- [DESCRIPTION OF THE TASK]: Using the data below, return the stretch from the line that contains "points = [vertex.co" through the line that contains "depsgraph = bpy.context.evaluated_depsgraph_get()", both included, exactly as it stands and nothing beyond it.
===== RECORD LIST
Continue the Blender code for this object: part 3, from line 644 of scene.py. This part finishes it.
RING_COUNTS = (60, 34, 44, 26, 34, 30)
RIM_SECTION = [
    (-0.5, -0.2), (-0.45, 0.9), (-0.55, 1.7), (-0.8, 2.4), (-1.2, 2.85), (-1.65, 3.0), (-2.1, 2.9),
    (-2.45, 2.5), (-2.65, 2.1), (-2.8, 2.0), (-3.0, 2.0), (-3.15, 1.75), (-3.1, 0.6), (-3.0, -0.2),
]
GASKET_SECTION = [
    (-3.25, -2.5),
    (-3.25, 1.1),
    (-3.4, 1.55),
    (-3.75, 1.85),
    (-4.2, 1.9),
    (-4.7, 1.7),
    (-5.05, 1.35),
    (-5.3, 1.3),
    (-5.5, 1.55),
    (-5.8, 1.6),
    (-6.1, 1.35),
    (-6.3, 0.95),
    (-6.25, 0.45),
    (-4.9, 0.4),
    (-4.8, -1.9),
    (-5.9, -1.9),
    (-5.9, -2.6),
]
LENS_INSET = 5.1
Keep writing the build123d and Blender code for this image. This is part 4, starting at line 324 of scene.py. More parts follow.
==========
===== RECORD LIST
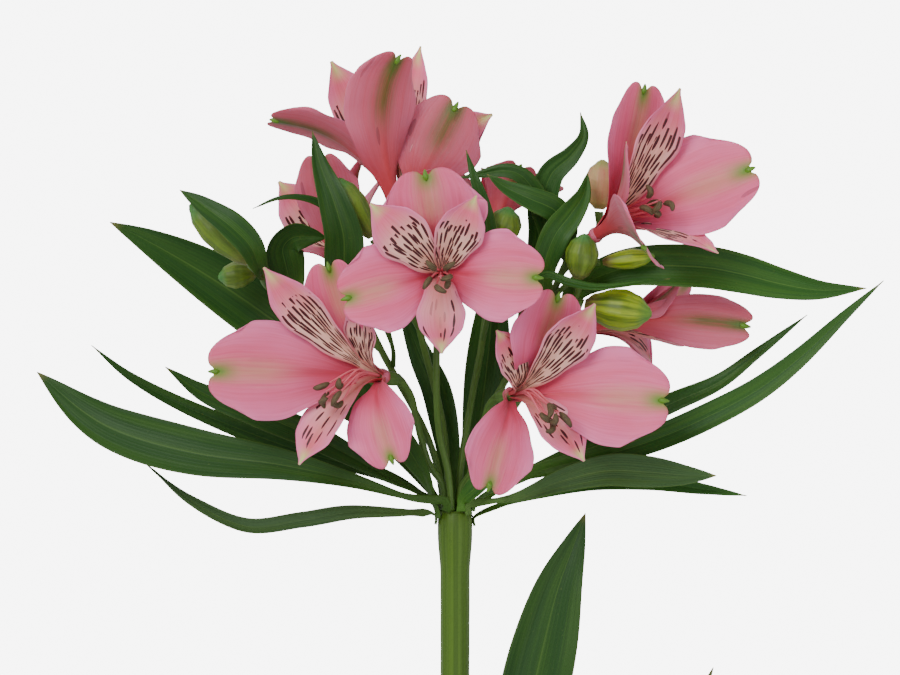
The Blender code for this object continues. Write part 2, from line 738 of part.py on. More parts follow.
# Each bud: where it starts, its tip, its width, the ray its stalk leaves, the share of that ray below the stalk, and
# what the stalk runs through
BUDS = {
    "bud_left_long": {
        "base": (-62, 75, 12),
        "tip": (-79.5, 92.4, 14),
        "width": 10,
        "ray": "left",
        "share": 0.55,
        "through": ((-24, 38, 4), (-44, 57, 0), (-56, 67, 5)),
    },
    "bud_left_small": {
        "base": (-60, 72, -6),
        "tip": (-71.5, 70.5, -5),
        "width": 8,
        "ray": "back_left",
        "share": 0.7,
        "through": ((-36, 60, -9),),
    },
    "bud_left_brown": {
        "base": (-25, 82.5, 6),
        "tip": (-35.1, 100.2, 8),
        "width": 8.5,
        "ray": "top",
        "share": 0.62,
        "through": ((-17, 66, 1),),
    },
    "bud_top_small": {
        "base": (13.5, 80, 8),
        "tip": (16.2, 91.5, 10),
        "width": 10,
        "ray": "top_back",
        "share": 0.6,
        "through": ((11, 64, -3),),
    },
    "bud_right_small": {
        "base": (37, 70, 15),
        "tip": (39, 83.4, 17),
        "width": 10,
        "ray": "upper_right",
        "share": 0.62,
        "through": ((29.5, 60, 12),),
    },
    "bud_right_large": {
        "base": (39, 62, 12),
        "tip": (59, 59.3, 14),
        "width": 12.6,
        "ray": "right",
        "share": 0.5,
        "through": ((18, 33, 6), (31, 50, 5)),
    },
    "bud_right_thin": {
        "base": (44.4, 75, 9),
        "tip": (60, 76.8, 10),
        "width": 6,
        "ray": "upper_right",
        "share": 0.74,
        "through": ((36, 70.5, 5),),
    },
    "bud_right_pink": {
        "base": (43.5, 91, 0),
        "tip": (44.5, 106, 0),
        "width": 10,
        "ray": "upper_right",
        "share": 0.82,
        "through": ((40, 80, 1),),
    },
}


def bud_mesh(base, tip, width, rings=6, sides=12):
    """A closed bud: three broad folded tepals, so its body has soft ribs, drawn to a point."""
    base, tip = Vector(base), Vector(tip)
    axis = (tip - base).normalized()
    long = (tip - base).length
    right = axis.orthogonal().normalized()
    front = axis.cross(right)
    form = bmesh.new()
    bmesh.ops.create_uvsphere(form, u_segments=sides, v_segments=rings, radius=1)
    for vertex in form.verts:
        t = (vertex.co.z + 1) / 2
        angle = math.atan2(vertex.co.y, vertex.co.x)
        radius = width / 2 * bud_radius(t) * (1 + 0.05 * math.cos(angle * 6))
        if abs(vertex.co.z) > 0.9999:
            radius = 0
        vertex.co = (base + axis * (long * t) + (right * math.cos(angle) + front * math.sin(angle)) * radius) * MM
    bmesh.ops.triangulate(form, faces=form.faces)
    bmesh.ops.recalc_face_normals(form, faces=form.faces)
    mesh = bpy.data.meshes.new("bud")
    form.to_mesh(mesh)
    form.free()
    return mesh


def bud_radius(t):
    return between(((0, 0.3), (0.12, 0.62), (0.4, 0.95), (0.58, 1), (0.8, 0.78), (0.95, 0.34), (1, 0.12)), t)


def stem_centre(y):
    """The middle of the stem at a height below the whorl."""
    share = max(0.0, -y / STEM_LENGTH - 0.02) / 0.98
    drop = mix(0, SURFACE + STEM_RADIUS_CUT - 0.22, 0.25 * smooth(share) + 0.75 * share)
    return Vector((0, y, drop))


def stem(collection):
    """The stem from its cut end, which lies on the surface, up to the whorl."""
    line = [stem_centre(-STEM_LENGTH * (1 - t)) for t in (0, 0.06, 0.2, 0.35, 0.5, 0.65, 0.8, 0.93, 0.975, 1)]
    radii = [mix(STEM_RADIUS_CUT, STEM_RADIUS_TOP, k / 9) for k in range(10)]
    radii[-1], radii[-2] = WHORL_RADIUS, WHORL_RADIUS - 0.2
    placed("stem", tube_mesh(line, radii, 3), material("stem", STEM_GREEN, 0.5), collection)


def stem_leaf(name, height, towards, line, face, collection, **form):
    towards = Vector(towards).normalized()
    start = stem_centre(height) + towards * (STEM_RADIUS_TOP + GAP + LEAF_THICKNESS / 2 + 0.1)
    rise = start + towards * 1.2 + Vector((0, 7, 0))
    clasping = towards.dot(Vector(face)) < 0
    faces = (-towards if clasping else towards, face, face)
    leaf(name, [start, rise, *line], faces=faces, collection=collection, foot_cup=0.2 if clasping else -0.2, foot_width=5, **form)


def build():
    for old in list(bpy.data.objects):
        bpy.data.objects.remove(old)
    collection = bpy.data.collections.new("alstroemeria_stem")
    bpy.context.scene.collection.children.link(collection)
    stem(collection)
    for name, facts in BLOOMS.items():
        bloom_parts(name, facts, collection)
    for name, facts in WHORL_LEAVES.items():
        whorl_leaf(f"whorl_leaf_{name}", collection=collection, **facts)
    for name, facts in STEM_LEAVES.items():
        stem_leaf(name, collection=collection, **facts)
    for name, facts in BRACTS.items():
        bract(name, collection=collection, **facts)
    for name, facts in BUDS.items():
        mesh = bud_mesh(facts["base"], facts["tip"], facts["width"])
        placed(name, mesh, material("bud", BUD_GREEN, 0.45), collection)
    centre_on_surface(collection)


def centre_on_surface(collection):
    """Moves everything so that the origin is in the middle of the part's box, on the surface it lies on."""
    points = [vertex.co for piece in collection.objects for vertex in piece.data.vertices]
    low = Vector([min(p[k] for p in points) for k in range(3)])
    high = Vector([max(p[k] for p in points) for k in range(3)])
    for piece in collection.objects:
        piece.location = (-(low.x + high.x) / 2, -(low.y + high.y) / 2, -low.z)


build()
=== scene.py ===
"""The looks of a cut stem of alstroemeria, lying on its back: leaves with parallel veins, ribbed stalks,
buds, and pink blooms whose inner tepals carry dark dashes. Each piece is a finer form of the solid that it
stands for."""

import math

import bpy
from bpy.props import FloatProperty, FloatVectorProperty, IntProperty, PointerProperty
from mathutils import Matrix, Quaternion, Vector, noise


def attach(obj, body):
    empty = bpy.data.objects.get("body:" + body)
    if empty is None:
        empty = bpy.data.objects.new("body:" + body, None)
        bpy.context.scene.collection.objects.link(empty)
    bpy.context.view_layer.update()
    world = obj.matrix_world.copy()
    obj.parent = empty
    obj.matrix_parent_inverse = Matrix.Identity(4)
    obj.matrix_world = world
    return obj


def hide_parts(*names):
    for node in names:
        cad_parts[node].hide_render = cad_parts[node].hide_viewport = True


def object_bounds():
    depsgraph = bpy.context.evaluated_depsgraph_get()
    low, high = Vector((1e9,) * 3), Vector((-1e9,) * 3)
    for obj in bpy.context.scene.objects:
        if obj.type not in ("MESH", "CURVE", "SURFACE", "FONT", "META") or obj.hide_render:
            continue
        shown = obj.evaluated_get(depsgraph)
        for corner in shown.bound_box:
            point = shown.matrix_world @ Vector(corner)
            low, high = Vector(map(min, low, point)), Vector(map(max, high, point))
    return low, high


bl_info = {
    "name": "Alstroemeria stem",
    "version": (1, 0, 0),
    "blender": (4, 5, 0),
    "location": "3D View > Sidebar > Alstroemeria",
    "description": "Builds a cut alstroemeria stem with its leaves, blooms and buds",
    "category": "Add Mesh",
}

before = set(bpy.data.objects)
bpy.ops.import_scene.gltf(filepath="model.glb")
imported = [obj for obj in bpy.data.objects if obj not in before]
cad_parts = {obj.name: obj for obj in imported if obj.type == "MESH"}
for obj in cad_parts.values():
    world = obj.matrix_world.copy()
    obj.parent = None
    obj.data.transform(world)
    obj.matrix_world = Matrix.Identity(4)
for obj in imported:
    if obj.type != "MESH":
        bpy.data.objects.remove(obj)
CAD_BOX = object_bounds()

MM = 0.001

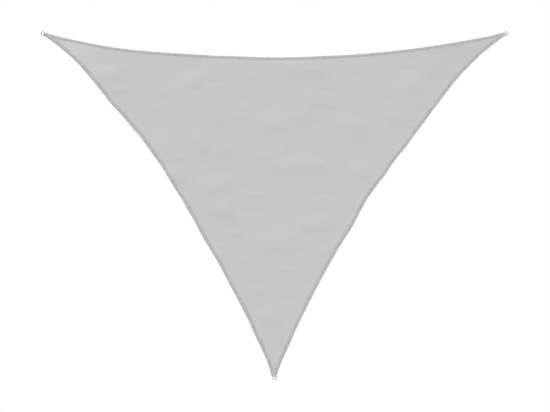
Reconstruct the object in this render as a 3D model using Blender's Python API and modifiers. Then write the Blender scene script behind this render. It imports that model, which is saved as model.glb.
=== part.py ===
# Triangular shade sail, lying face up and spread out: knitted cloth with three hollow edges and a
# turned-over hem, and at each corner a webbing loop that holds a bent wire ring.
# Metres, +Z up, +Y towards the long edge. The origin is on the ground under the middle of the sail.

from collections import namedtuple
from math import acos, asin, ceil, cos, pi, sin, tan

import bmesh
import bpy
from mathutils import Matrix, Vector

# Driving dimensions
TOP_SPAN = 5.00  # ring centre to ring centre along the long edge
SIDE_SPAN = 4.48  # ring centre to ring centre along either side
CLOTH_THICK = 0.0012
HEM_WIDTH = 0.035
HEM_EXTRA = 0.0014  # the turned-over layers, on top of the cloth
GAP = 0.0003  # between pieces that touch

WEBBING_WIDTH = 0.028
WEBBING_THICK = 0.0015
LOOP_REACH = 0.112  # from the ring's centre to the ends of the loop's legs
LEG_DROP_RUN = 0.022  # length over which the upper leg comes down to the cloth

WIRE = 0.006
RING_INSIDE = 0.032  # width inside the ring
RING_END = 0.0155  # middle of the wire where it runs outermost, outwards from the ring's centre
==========
===== RECORD LIST
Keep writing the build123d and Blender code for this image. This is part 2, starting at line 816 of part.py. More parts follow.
==========
- [ANSWER TO THE PROBLEM]:
    points = [vertex.co for piece in collection.objects for vertex in piece.data.vertices]
    low = Vector([min(p[k] for p in points) for k in range(3)])
    high = Vector([max(p[k] for p in points) for k in range(3)])
    for piece in collection.objects:
        piece.location = (-(low.x + high.x) / 2, -(low.y + high.y) / 2, -low.z)


build()
=== scene.py ===
"""The looks of a cut stem of alstroemeria, lying on its back: leaves with parallel veins, ribbed stalks,
buds, and pink blooms whose inner tepals carry dark dashes. Each piece is a finer form of the solid that it
stands for."""

import math

import bpy
from bpy.props import FloatProperty, FloatVectorProperty, IntProperty, PointerProperty
from mathutils import Matrix, Quaternion, Vector, noise


def attach(obj, body):
    empty = bpy.data.objects.get("body:" + body)
    if empty is None:
        empty = bpy.data.objects.new("body:" + body, None)
        bpy.context.scene.collection.objects.link(empty)
    bpy.context.view_layer.update()
    world = obj.matrix_world.copy()
    obj.parent = empty
    obj.matrix_parent_inverse = Matrix.Identity(4)
    obj.matrix_world = world
    return obj


def hide_parts(*names):
    for node in names:
        cad_parts[node].hide_render = cad_parts[node].hide_viewport = True


def object_bounds():
    depsgraph = bpy.context.evaluated_depsgraph_get()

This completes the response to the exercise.